--- BEGIN ---

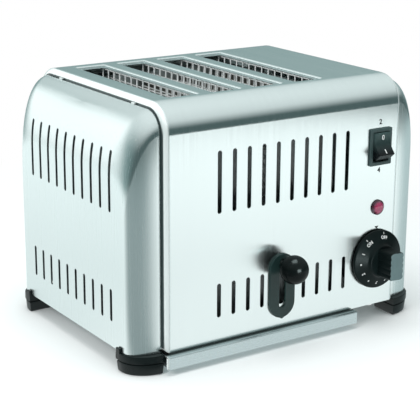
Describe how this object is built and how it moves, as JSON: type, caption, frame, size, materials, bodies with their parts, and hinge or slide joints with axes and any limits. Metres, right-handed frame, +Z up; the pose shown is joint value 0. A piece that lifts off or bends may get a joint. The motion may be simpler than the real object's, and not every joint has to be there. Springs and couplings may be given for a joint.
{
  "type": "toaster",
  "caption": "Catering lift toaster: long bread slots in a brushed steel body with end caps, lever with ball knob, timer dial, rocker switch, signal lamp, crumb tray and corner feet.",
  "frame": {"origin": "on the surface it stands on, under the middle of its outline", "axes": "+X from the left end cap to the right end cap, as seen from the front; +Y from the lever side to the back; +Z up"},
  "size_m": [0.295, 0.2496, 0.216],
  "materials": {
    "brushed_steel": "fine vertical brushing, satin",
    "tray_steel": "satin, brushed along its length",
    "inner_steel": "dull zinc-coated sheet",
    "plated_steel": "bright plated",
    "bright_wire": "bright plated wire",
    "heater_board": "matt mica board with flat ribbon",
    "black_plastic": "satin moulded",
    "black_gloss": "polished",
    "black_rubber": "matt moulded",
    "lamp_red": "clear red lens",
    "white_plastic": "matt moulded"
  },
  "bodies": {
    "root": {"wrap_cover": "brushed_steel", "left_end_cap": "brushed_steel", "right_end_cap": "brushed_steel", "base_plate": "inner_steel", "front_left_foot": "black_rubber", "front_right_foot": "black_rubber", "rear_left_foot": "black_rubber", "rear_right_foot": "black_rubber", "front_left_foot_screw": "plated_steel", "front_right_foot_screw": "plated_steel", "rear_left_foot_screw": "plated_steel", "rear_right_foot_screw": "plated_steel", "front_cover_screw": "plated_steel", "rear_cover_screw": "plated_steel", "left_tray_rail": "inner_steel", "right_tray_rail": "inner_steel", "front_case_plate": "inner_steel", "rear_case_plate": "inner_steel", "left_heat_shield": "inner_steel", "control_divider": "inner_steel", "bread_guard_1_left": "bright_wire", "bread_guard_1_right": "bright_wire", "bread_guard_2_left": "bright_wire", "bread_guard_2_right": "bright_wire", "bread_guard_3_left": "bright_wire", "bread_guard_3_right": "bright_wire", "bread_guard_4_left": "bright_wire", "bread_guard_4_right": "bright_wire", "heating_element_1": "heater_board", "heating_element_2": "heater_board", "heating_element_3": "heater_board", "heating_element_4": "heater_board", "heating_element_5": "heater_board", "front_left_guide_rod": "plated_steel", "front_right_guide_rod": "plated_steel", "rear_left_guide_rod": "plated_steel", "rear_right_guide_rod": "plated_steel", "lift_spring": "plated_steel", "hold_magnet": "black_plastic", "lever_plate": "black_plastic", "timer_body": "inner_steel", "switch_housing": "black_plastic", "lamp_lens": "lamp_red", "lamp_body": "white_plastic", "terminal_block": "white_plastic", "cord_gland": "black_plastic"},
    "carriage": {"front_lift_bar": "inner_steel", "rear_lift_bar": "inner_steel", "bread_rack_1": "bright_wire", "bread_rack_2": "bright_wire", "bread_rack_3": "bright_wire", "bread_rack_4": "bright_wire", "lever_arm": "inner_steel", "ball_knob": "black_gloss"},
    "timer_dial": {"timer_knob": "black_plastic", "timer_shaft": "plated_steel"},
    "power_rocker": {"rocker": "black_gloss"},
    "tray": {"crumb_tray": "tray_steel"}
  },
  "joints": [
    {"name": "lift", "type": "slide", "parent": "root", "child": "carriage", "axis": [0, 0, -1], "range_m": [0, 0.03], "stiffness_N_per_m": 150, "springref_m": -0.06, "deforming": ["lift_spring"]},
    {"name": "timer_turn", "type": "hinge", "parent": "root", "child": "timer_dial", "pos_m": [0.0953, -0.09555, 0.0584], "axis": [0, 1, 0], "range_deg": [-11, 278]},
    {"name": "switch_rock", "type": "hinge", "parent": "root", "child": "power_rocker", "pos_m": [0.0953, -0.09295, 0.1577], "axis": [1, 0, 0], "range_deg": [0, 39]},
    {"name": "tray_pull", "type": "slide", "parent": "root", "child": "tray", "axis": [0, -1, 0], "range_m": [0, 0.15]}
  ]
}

--- END ---

Reproduce the material precisely, including every line.

TASK RESPONSE:
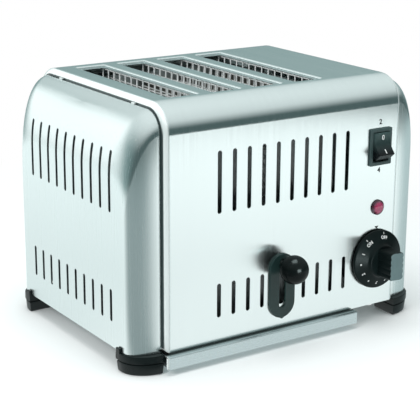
Describe how this object is built and how it moves, as JSON: type, caption, frame, size, materials, bodies with their parts, and hinge or slide joints with axes and any limits. Metres, right-handed frame, +Z up; the pose shown is joint value 0. A piece that lifts off or bends may get a joint. The motion may be simpler than the real object's, and not every joint has to be there. Springs and couplings may be given for a joint.
{
  "type": "toaster",
  "caption": "Catering lift toaster: long bread slots in a brushed steel body with end caps, lever with ball knob, timer dial, rocker switch, signal lamp, crumb tray and corner feet.",
  "frame": {"origin": "on the surface it stands on, under the middle of its outline", "axes": "+X from the left end cap to the right end cap, as seen from the front; +Y from the lever side to the back; +Z up"},
  "size_m": [0.295, 0.2496, 0.216],
  "materials": {
    "brushed_steel": "fine vertical brushing, satin",
    "tray_steel": "satin, brushed along its length",
    "inner_steel": "dull zinc-coated sheet",
    "plated_steel": "bright plated",
    "bright_wire": "bright plated wire",
    "heater_board": "matt mica board with flat ribbon",
    "black_plastic": "satin moulded",
    "black_gloss": "polished",
    "black_rubber": "matt moulded",
    "lamp_red": "clear red lens",
    "white_plastic": "matt moulded"
  },
  "bodies": {
    "root": {"wrap_cover": "brushed_steel", "left_end_cap": "brushed_steel", "right_end_cap": "brushed_steel", "base_plate": "inner_steel", "front_left_foot": "black_rubber", "front_right_foot": "black_rubber", "rear_left_foot": "black_rubber", "rear_right_foot": "black_rubber", "front_left_foot_screw": "plated_steel", "front_right_foot_screw": "plated_steel", "rear_left_foot_screw": "plated_steel", "rear_right_foot_screw": "plated_steel", "front_cover_screw": "plated_steel", "rear_cover_screw": "plated_steel", "left_tray_rail": "inner_steel", "right_tray_rail": "inner_steel", "front_case_plate": "inner_steel", "rear_case_plate": "inner_steel", "left_heat_shield": "inner_steel", "control_divider": "inner_steel", "bread_guard_1_left": "bright_wire", "bread_guard_1_right": "bright_wire", "bread_guard_2_left": "bright_wire", "bread_guard_2_right": "bright_wire", "bread_guard_3_left": "bright_wire", "bread_guard_3_right": "bright_wire", "bread_guard_4_left": "bright_wire", "bread_guard_4_right": "bright_wire", "heating_element_1": "heater_board", "heating_element_2": "heater_board", "heating_element_3": "heater_board", "heating_element_4": "heater_board", "heating_element_5": "heater_board", "front_left_guide_rod": "plated_steel", "front_right_guide_rod": "plated_steel", "rear_left_guide_rod": "plated_steel", "rear_right_guide_rod": "plated_steel", "lift_spring": "plated_steel", "hold_magnet": "black_plastic", "lever_plate": "black_plastic", "timer_body": "inner_steel", "switch_housing": "black_plastic", "lamp_lens": "lamp_red", "lamp_body": "white_plastic", "terminal_block": "white_plastic", "cord_gland": "black_plastic"},
    "carriage": {"front_lift_bar": "inner_steel", "rear_lift_bar": "inner_steel", "bread_rack_1": "bright_wire", "bread_rack_2": "bright_wire", "bread_rack_3": "bright_wire", "bread_rack_4": "bright_wire", "lever_arm": "inner_steel", "ball_knob": "black_gloss"},
    "timer_dial": {"timer_knob": "black_plastic", "timer_shaft": "plated_steel"},
    "power_rocker": {"rocker": "black_gloss"},
    "tray": {"crumb_tray": "tray_steel"}
  },
  "joints": [
    {"name": "lift", "type": "slide", "parent": "root", "child": "carriage", "axis": [0, 0, -1], "range_m": [0, 0.03], "stiffness_N_per_m": 150, "springref_m": -0.06, "deforming": ["lift_spring"]},
    {"name": "timer_turn", "type": "hinge", "parent": "root", "child": "timer_dial", "pos_m": [0.0953, -0.09555, 0.0584], "axis": [0, 1, 0], "range_deg": [-11, 278]},
    {"name": "switch_rock", "type": "hinge", "parent": "root", "child": "power_rocker", "pos_m": [0.0953, -0.09295, 0.1577], "axis": [1, 0, 0], "range_deg": [0, 39]},
    {"name": "tray_pull", "type": "slide", "parent": "root", "child": "tray", "axis": [0, -1, 0], "range_m": [0, 0.15]}
  ]
}